Exercise prompt – Going from the top of the data below, give again each line through the one containing "tint, sooty inside.", both ends kept.

Source data –
+++
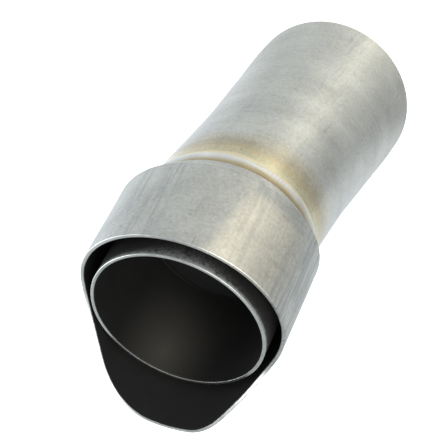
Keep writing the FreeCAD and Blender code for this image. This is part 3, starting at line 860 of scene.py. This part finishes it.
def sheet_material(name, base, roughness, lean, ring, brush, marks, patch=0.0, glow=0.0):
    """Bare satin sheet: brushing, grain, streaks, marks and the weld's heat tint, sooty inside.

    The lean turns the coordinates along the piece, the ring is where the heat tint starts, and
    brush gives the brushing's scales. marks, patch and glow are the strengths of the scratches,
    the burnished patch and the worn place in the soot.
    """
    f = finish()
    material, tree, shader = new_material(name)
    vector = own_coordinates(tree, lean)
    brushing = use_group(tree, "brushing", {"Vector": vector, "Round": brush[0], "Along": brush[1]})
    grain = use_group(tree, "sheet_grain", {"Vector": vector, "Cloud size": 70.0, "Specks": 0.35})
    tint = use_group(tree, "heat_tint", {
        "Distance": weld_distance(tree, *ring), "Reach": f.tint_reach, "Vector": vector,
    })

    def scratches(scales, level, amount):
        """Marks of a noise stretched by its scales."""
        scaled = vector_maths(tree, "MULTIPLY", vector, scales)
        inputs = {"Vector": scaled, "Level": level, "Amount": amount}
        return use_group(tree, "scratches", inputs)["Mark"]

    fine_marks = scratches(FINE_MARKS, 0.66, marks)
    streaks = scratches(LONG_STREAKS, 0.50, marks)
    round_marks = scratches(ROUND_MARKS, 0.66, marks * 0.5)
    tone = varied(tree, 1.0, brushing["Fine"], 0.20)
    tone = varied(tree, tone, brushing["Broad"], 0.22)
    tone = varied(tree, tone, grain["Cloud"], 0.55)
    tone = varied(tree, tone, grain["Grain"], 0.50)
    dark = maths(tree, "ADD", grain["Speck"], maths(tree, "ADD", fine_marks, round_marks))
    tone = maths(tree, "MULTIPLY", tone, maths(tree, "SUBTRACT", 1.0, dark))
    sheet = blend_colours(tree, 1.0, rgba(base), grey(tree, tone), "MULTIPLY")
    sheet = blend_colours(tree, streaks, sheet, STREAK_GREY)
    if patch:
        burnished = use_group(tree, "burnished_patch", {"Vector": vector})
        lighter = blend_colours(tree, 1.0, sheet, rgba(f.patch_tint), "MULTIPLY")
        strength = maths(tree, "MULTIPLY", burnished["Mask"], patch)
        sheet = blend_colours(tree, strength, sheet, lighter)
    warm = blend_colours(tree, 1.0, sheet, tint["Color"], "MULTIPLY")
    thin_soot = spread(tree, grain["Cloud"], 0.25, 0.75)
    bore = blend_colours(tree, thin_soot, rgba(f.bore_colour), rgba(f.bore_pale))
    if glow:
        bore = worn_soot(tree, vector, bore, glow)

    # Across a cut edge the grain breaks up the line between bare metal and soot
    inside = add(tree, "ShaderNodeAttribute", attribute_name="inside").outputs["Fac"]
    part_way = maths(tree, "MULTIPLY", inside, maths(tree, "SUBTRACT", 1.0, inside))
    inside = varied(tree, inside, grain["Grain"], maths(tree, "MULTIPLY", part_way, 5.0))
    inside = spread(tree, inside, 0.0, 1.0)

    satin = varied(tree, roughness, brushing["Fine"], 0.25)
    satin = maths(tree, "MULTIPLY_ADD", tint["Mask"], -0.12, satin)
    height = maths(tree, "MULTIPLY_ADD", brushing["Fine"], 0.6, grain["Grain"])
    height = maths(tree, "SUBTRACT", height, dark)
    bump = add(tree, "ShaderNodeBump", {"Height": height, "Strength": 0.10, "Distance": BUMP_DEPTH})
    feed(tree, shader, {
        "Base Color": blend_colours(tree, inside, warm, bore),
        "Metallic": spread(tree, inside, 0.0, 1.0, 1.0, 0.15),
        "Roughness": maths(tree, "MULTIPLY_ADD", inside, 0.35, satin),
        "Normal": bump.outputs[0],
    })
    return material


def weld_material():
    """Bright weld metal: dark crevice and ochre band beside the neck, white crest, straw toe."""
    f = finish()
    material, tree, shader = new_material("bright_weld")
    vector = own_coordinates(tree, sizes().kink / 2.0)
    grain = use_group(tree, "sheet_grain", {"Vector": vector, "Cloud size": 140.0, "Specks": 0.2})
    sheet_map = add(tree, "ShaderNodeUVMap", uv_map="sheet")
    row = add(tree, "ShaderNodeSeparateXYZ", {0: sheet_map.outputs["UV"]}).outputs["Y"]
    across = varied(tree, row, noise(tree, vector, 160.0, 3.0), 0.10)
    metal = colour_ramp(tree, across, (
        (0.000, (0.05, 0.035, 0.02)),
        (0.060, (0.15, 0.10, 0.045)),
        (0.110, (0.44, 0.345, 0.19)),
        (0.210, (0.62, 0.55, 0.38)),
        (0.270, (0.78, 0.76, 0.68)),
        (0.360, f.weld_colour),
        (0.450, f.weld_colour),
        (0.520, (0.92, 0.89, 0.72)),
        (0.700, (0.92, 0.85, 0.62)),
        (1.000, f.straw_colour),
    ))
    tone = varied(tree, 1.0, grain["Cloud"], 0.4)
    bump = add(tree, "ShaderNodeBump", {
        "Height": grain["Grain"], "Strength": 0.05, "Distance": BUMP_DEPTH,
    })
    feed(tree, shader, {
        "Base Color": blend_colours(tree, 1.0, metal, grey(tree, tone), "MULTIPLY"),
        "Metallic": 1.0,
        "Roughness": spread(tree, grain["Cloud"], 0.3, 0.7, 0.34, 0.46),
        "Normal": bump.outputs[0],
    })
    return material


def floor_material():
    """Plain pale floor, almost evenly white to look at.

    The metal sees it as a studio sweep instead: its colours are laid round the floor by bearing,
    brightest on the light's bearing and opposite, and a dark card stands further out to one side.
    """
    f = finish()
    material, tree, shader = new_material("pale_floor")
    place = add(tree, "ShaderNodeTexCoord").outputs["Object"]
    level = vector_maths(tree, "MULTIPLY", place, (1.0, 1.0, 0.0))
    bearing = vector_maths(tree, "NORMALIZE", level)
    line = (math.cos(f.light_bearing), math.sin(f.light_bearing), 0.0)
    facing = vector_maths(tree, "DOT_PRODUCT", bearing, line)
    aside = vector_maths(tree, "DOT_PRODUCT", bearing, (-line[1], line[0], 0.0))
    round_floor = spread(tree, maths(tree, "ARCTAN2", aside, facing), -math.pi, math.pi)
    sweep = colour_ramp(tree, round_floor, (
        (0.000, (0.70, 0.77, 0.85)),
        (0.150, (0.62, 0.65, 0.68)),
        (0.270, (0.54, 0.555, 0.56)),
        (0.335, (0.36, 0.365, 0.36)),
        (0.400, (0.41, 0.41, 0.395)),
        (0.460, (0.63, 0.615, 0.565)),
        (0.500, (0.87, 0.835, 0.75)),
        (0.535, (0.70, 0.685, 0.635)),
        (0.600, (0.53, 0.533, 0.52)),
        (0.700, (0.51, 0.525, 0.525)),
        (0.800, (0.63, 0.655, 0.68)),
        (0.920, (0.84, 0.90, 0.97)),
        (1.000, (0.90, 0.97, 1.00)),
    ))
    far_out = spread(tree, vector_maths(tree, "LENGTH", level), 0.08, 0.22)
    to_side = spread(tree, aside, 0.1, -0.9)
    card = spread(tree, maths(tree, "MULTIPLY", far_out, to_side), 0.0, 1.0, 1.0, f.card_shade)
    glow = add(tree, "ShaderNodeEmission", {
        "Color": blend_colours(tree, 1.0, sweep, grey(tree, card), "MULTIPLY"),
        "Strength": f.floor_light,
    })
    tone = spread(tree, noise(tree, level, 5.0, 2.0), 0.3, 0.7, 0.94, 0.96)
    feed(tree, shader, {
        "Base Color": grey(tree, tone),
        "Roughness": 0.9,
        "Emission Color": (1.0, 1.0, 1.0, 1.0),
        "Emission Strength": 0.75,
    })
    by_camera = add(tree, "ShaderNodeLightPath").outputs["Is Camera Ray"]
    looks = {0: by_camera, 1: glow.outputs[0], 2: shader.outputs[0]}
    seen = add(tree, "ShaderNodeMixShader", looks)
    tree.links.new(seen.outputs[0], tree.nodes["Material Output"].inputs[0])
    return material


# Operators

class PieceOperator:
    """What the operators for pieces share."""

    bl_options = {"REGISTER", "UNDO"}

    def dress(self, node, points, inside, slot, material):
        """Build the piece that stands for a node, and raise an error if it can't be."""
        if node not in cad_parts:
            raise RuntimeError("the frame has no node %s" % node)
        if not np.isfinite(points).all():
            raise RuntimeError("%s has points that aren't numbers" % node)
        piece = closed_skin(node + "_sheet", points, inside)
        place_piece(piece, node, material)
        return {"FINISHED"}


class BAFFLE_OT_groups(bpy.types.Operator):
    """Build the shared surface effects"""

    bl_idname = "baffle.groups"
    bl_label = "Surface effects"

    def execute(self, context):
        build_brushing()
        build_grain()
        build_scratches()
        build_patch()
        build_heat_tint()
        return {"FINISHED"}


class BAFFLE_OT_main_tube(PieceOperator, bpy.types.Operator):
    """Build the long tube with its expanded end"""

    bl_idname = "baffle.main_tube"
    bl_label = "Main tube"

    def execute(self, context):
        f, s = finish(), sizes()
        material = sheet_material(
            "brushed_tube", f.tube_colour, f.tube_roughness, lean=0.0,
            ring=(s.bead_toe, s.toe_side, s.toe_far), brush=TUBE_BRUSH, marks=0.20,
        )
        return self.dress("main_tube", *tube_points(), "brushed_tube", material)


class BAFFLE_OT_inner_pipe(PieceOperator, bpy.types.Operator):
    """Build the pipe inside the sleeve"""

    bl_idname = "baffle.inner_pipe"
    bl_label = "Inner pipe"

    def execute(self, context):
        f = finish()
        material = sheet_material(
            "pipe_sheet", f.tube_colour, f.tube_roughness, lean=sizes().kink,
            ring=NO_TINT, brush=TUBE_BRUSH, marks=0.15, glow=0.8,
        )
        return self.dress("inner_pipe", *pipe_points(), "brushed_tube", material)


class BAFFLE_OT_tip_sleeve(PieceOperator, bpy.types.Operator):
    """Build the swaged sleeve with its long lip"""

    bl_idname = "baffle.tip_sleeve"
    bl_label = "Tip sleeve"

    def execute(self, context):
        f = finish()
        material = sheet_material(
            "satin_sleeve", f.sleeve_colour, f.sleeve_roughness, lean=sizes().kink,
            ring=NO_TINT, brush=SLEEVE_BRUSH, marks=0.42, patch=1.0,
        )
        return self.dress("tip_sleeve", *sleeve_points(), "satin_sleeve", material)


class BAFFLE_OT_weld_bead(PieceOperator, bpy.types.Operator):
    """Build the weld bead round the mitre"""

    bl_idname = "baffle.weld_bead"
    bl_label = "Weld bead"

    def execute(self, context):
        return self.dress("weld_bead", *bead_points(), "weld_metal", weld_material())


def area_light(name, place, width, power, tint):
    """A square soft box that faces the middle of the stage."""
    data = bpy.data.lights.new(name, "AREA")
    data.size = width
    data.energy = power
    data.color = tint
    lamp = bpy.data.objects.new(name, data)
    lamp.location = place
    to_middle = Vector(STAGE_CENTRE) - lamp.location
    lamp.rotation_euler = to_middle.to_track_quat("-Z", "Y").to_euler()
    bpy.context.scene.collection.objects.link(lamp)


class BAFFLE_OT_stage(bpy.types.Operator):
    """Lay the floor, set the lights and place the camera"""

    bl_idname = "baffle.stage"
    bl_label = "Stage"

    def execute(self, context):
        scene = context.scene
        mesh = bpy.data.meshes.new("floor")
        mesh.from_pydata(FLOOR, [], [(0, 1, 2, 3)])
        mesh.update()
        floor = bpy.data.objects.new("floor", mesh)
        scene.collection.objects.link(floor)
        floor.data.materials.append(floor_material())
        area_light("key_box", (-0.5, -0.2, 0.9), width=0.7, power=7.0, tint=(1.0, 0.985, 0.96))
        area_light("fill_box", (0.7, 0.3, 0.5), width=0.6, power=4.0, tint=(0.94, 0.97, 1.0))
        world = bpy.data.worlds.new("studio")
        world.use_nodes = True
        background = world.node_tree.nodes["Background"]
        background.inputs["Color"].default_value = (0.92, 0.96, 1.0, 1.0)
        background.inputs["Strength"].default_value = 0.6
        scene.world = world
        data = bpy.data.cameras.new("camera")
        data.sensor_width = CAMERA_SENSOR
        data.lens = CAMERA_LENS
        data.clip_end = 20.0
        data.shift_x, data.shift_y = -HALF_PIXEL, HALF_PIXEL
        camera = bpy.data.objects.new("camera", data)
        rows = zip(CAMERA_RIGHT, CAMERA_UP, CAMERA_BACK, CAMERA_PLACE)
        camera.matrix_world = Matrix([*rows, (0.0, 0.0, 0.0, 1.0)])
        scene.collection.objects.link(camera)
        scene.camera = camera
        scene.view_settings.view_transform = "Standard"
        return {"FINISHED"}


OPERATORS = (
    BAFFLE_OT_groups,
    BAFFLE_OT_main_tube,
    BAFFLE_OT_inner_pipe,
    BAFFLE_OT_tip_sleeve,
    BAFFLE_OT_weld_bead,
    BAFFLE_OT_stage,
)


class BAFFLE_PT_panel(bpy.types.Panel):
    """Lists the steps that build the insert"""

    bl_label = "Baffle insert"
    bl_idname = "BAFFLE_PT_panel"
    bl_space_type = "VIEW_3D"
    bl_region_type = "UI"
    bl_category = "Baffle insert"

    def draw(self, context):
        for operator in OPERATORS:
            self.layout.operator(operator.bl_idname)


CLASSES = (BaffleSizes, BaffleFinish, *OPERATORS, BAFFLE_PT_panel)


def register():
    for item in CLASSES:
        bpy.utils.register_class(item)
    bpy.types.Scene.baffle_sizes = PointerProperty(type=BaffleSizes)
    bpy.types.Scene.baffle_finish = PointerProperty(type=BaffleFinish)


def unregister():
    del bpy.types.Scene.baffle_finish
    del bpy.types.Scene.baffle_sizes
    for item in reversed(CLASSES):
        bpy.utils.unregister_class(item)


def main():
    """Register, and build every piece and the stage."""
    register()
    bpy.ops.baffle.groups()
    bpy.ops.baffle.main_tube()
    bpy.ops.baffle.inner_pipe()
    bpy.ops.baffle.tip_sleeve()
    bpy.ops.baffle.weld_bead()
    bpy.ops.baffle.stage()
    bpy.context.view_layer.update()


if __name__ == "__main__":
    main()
+++
Solution –
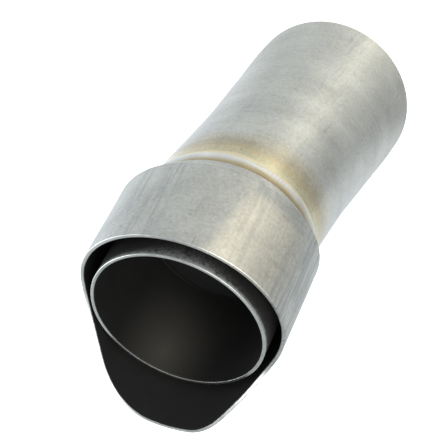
Keep writing the FreeCAD and Blender code for this image. This is part 3, starting at line 860 of scene.py. This part finishes it.
def sheet_material(name, base, roughness, lean, ring, brush, marks, patch=0.0, glow=0.0):
    """Bare satin sheet: brushing, grain, streaks, marks and the weld's heat tint, sooty inside.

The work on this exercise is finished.